Verhaltensorientiertes Feedback in Form von Kritik: Kritik wird in konkrete, beobachtbare Verhaltensweisen umgewandelt, um konstruktive Entwicklungen zu fördern. Hier steht die konstruktive Weiterentwicklung im Vordergrund. Anstatt vage Kritik zu äussern, wird darauf geachtet, spezifische beobachtbare Verhaltensweisen anzusprechen. Anstatt zu sagen: «Du warst nicht effektiv in der Präsentation », könnte die Kritik präzisiert werden zu: «In der Präsentation habe ich bemerkt, dass die Struktur nicht klar war, was anhand dieser konkreten Feedbacks zu Verwirrung bei den Zuhörern führte». Diese Art von Feedback ermöglicht es den Teammitgliedern, konkret an ihren Entwicklungsfeldern zu arbeiten, und fördert die kontinuierliche Verbesserung im Team.
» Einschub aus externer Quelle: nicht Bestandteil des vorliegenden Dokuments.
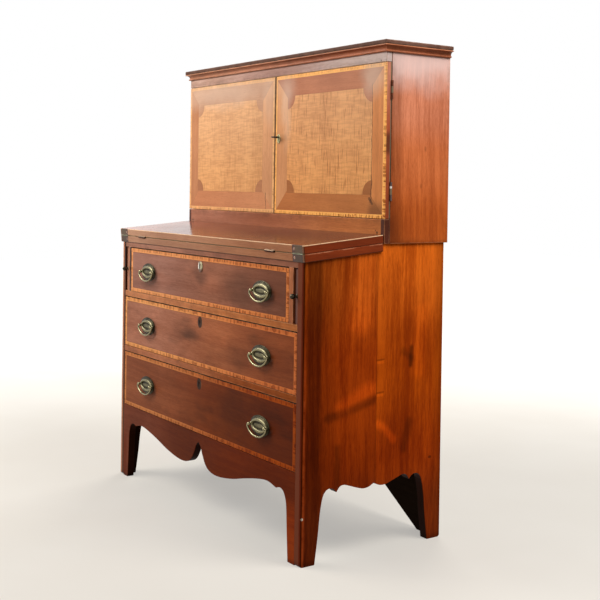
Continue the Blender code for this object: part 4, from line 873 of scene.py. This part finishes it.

Die Entwicklung einer effektiven Fehlerkultur ist nicht nur für den individuellen und organisatorischen Lernprozess von entscheidender Bedeutung, sondern auch für den Erfolg in einer sich ständig verändernden Geschäftsumgebung. Eine offene Kommunikation, Transparenz, Vertrauen und eine lernorientierte Führung sind die Grundpfeiler, um eine solche Kultur zu stärken.

 

FUSSNOTE 

1) Bruch, H., Schuler, A., & Barton, L. (2022): Inspirierend- multimodale Führung Leadership zwischen Leistungsdruck, Präzision und Exploration. Zeitschrift für Führung und Organisation 6/2022: 378–386.